Sans oublier le problème principal que constituent les rayons cosmiques. Le soleil et toutes les étoiles émettent des particules dans l’Univers. Nous sommes en permanence bombardés d’une gigantesque quantité de matière. Pour vous donner une idée, la radioactivité, c’est un atome qui se casse et émet une particule. Eh bien, un seul être humain de 70 kilos émet 8000 particules par seconde ! Donc, pour être capable de capturer la matière noire, il est indispensable de se placer dans un environnement le plus silencieux possible afin d’éviter le bruit de fond. Pour cela, nos expériences sont abritées dans un laboratoire souterrain sous une montagne, sous 1500 mètres de roche, derrière des portes en acier, afin de filtrer au maximum toutes ces activités cosmiques. Parce que la pollution due à toutes les particules, cosmiques comme radioactives, est énorme. C’est la même problématique lorsqu’on veut observer les étoiles en ville ou au bord d’une autoroute. Trop de pollution lumineuse pour percevoir quoi que ce soit.
Malgré tout, vous conservez bon espoir de parvenir un jour à capturer de la matière noire?

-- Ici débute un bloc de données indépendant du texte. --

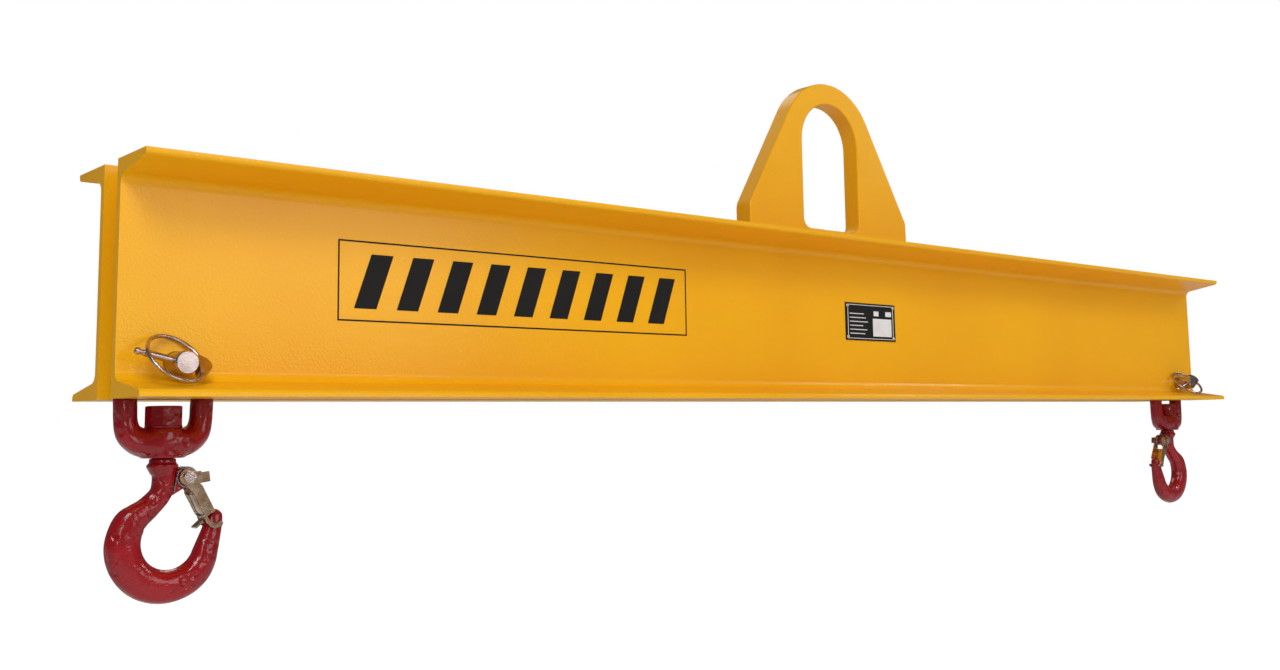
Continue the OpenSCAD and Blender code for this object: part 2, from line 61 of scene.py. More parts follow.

Oui et l’une des premières raisons, c’est que lorsque l’on fait une cartographie de cet Univers inconnu, on estime avoir exploré 50% des possibilités. On serait à 99%, oui, je serais pessimiste. De plus, nous commençons à investiguer d’autres pistes.
Pour observer la matière noire, nous disposons de trois méthodes. La première est l’observation directe. C’est mon filet à papillons. La deuxième méthode est indirecte. Je sais qu’il en existe dans les galaxies. Je vais donc essayer de voir si celles-ci émettent un signal étrange que je pourrais expliquer comme étant de la matière noire. Et la troisième, c’est d’essayer d’en fabriquer. Le CERN s’y emploie avec son accélérateur de particules. On envoie des particules les unes contre les autres, en en créant ainsi de nouvelles, et en espérant générer de la matière noire. Nous avons donc pas mal de raisons d’espérer qu’un jour nous parviendrons enfin à résoudre le mystère de cette particule. Mais, pour le moment, nous jouons au jeu du chat et de la souris. Elle nous échappe encore.